Fresh faced, 23 year old, Mark Cavendish, riding this first Milan San Remo, certainly fooled the big boys. They never thought he’d make it over the climbs and be there at the finish. Too young, too inexperienced, too un-Italian to win La Primavera. He carefully downplayed his own chances and sand-bagged the so-called favorites. “Ohh, I’m just riding for training, just getting my toes wet, maybe in 5 years I’ll have a shot.” While all the time he was training like mad and sucking up every word of invaluable advice from Erik Zabel. Mark went over the mountains and then it really was all over.

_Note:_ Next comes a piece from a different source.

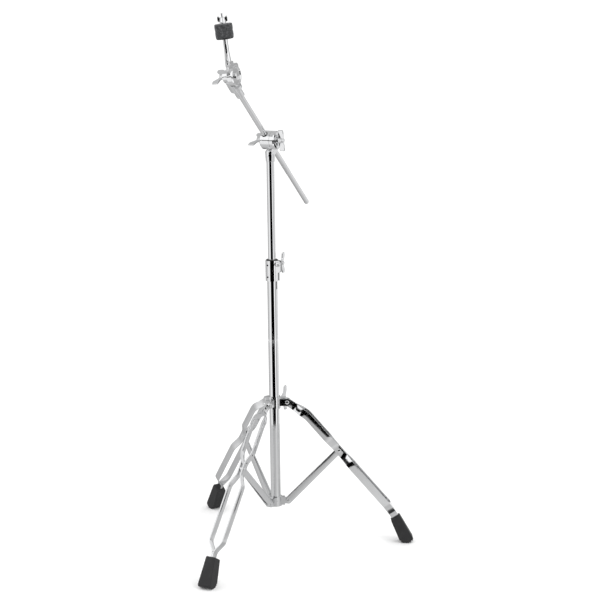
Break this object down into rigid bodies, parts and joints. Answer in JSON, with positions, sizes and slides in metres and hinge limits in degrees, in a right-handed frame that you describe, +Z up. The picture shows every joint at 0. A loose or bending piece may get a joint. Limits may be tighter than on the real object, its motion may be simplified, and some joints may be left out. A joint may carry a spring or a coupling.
{
  "type": "cymbal boom stand",
  "caption": "Folding cymbal stand: double-braced strap tripod with rubber feet, sliding upper tube, tilting and sliding boom arm, and a cymbal tilter with felts under a wing nut.",
  "frame": {"origin": "point on the floor under the centre line of the base tube", "axes": "+Z up along the base tube, +X along the leg that points right, +Y away from the front leg"},
  "size_m": [0.5473, 0.632, 1.3658],
  "materials": {
    "chrome": "polished",
    "strap_chrome": "bright plated, slightly rolled",
    "dark_steel": "blackened",
    "rubber": "moulded",
    "felt": "pressed wool felt",
    "black_plastic": "moulded"
  },
  "bodies": {
    "base": {"base_tube": "chrome", "base_tube_plug": "black_plastic", "brace_collar": "chrome", "brace_collar_pin": "chrome", "brace_pivot_rivets": "chrome", "height_clamp": "chrome", "height_clamp_rivets": "dark_steel", "height_clamp_bolt": "chrome", "height_clamp_washer": "chrome"},
    "leg_collar": {"leg_collar": "chrome", "leg_pivot_rivets": "chrome"},
    "collar_screw": {"collar_wing_screw": "chrome"},
    "height_nut": {"height_wing_nut": "chrome"},
    "bushing": {"tube_bushing": "black_plastic"},
    "upper_tube": {"upper_tube": "chrome", "upper_tube_plug": "black_plastic", "boom_base": "chrome", "boom_base_pin": "chrome"},
    "boom_hub": {"boom_hub": "chrome", "boom_eyebolt": "chrome", "clutch_washer": "black_plastic", "boom_nut_washer": "chrome"},
    "boom_nut": {"boom_wing_nut": "chrome"},
    "boom_lock": {"boom_lock_screw": "chrome"},
    "boom_liner": {"boom_liner": "black_plastic"},
    "boom_rod": {"boom_rod": "chrome", "tilter_base": "chrome", "tilter_set_screw": "chrome", "tilter_washer": "black_plastic"},
    "tilter_head": {"tilter_head": "chrome", "tilter_bolt": "chrome", "cymbal_rod": "chrome", "cup_washer": "black_plastic", "cymbal_sleeve": "black_plastic", "lower_felt": "felt", "upper_felt": "felt", "top_washer": "chrome"},
    "tilter_nut": {"tilter_wing_nut": "chrome"},
    "cymbal_nut": {"cymbal_wing_nut": "chrome"},
    "right_leg": {"right_leg_strap_left": "strap_chrome", "right_leg_strap_right": "strap_chrome", "right_waist_rivet": "chrome", "right_foot": "rubber", "right_foot_pin": "chrome"},
    "right_brace": {"right_brace_strap_left": "strap_chrome", "right_brace_strap_right": "strap_chrome"},
    "back_leg": {"back_leg_strap_left": "strap_chrome", "back_leg_strap_right": "strap_chrome", "back_waist_rivet": "chrome", "back_foot": "rubber", "back_foot_pin": "chrome"},
    "back_brace": {"back_brace_strap_left": "strap_chrome", "back_brace_strap_right": "strap_chrome"},
    "front_leg": {"front_leg_strap_left": "strap_chrome", "front_leg_strap_right": "strap_chrome", "front_waist_rivet": "chrome", "front_foot": "rubber", "front_foot_pin": "chrome"},
    "front_brace": {"front_brace_strap_left": "strap_chrome", "front_brace_strap_right": "strap_chrome"}
  },
  "joints": [
    {"name": "tripod_fold", "type": "hinge", "parent": "base", "child": "right_brace", "pos_m": [0.0326, 0, 0.118], "axis": [0, -1, 0], "range_deg": [-6, 37]},
    {"name": "right_waist_fold", "type": "hinge", "parent": "right_brace", "child": "right_leg", "pos_m": [0.1644, 0, 0.2498], "axis": [0, -1, 0], "range_deg": [-74, 12]},
    {"name": "leg_collar_fold", "type": "hinge", "parent": "right_leg", "child": "leg_collar", "pos_m": [0.0326, 0, 0.38161], "axis": [0, -1, 0], "range_deg": [-6, 37]},
    {"name": "back_leg_fold", "type": "hinge", "parent": "leg_collar", "child": "back_leg", "pos_m": [-0.0163, 0.02823, 0.38161], "axis": [0.866, 0.5, 0], "range_deg": [-37, 6]},
    {"name": "back_brace_fold", "type": "hinge", "parent": "base", "child": "back_brace", "pos_m": [-0.0163, 0.02823, 0.118], "axis": [0.866, 0.5, 0], "range_deg": [-6, 37]},
    {"name": "front_leg_fold", "type": "hinge", "parent": "leg_collar", "child": "front_leg", "pos_m": [-0.0163, -0.02823, 0.38161], "axis": [-0.866, 0.5, 0], "range_deg": [-37, 6]},
    {"name": "front_brace_fold", "type": "hinge", "parent": "base", "child": "front_brace", "pos_m": [-0.0163, -0.02823, 0.118], "axis": [-0.866, 0.5, 0], "range_deg": [-6, 37]},
    {"name": "collar_screw_spin", "type": "hinge", "parent": "leg_collar", "child": "collar_screw", "pos_m": [0, 0, 0.38361], "axis": [0.6428, 0.766, 0], "continuous": true},
    {"name": "height_nut_spin", "type": "hinge", "parent": "base", "child": "height_nut", "pos_m": [0.01732, -0.0096, 0.741], "axis": [0.4848, 0.8746, 0], "continuous": true},
    {"name": "upper_tube_turn", "type": "hinge", "parent": "base", "child": "bushing", "pos_m": [0, 0, 0.75], "axis": [0, 0, 1], "continuous": true},
    {"name": "height_slide", "type": "slide", "parent": "bushing", "child": "upper_tube", "axis": [0, 0, 1], "range_m": [-0.245, 0.13]},
    {"name": "boom_tilt", "type": "hinge", "parent": "upper_tube", "child": "boom_hub", "pos_m": [0, 0, 1.051], "axis": [0.866, -0.5, 0], "range_deg": [-7, 75]},
    {"name": "boom_nut_spin", "type": "hinge", "parent": "boom_hub", "child": "boom_nut", "pos_m": [0, 0, 1.051], "axis": [0.866, -0.5, 0], "continuous": true},
    {"name": "boom_lock_spin", "type": "hinge", "parent": "boom_hub", "child": "boom_lock", "pos_m": [0, 0, 1.051], "axis": [-0.866, 0.5, 0], "continuous": true},
    {"name": "boom_roll", "type": "hinge", "parent": "boom_hub", "child": "boom_liner", "pos_m": [-0.00459, 0.00265, 1.051], "axis": [-0.3657, -0.6334, 0.682], "continuous": true},
    {"name": "boom_slide", "type": "slide", "parent": "boom_liner", "child": "boom_rod", "axis": [-0.3657, -0.6334, 0.682], "range_m": [-0.14, 0.2]},
    {"name": "cymbal_tilt", "type": "hinge", "parent": "boom_rod", "child": "tilter_head", "pos_m": [-0.09455, -0.15316, 1.21877], "axis": [0.8991, -0.4299, 0.0828], "range_deg": [-75, 150]},
    {"name": "tilter_nut_spin", "type": "hinge", "parent": "tilter_head", "child": "tilter_nut", "pos_m": [-0.09455, -0.15316, 1.21877], "axis": [-0.8991, 0.4299, -0.0828], "continuous": true},
    {"name": "cymbal_nut_spin", "type": "hinge", "parent": "tilter_head", "child": "cymbal_nut", "pos_m": [-0.09095, -0.15488, 1.2191], "axis": [-0.1129, -0.0449, 0.9926], "continuous": true}
  ],
  "couplings": [
    {"joint": "right_waist_fold", "follows": "tripod_fold", "ratio": -2},
    {"joint": "leg_collar_fold", "follows": "tripod_fold", "ratio": 1},
    {"joint": "back_leg_fold", "follows": "tripod_fold", "ratio": -1},
    {"joint": "front_leg_fold", "follows": "tripod_fold", "ratio": -1},
    {"joint": "back_brace_fold", "follows": "tripod_fold", "ratio": 1},
    {"joint": "front_brace_fold", "follows": "tripod_fold", "ratio": 1}
  ]
}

You can just imagine the growing shock and fear as guys like Pozzato and Rebellin and Boonen looked around after every climb. They reach the top of the Passo del Turchino. What? The kid’s still here? Then La Maine and they look back and there’s that white and yellow Columbia jersey and no, it’s not George Hincapie. Those riders were starting to get a bad, bad feeling about Cavendish. They were probably looking at each other, shugging shoulders, rolling their eyeballs in disbelief. Was he eating some new kind of energy bar? Where did he get those climber legs? You just don’t win MSR your first time. It goes against history and tradition; it’s just plain not done. Like dumping chipoltle salsa on your pasta, like painting a Ferrari pink or wearing an Armani jacket with rubber galoshes.

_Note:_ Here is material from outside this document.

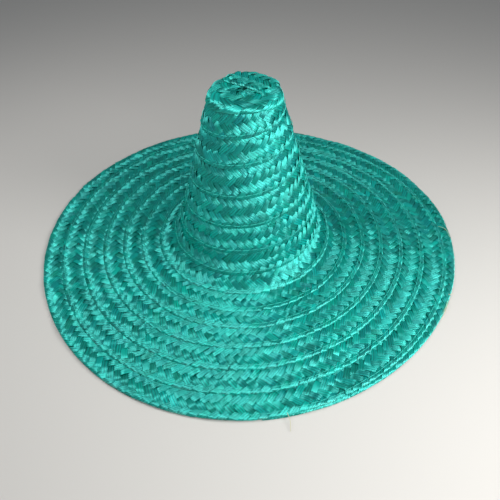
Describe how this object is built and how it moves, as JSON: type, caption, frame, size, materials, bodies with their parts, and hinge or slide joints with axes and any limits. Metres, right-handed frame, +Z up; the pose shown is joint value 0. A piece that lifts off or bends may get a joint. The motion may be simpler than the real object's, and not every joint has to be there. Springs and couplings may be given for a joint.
{
  "type": "green woven palm straw sombrero",
  "caption": "Wide-brimmed sombrero with a tall tapering crown, sewn in a spiral from one flat plaited braid of green dyed palm straw.",
  "frame": {"origin": "on the surface that the brim rests on, under the middle of the hat's outline", "axes": "+Z up through the crown, front of the hat towards -Y, +X to the right as the picture shows it"},
  "size_m": [0.523, 0.513, 0.209],
  "materials": {
    "straw_tip": "dyed palm straw braid, satin sheen along the strands",
    "straw_crown": "dyed palm straw braid, satin sheen along the strands",
    "straw_brim": "dyed palm straw braid, satin sheen along the strands"
  },
  "bodies": {
    "root": {"crown_tip": "straw_tip", "crown": "straw_crown", "brim": "straw_brim"}
  },
  "joints": []
}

And damn if he isn’t still there on the Cipressa, like he’s on holiday, taking in the sights, enjoying the climb. By this time, the fear of Cavendish is setting in big time. Surely he’s going to crack on the final climb up the Poggio? Basso and Nibali set a blistering, sprinter-killing pace, then Pozzato and Rebellin kicked it into high gear, pedal to the metal, full gas, hoping to say goodbye Mark, we’ll wave to you from the podium. Just think what was going through their heads on the run into San Remo. Edit out all the Italian obscenities and it’s something like this: crap, I rode 298k just so some 23 year old punk from the isle of Man can blast by me and steal the trophy?
Yes, that would be Mark Cavendish, billy goat sprinter.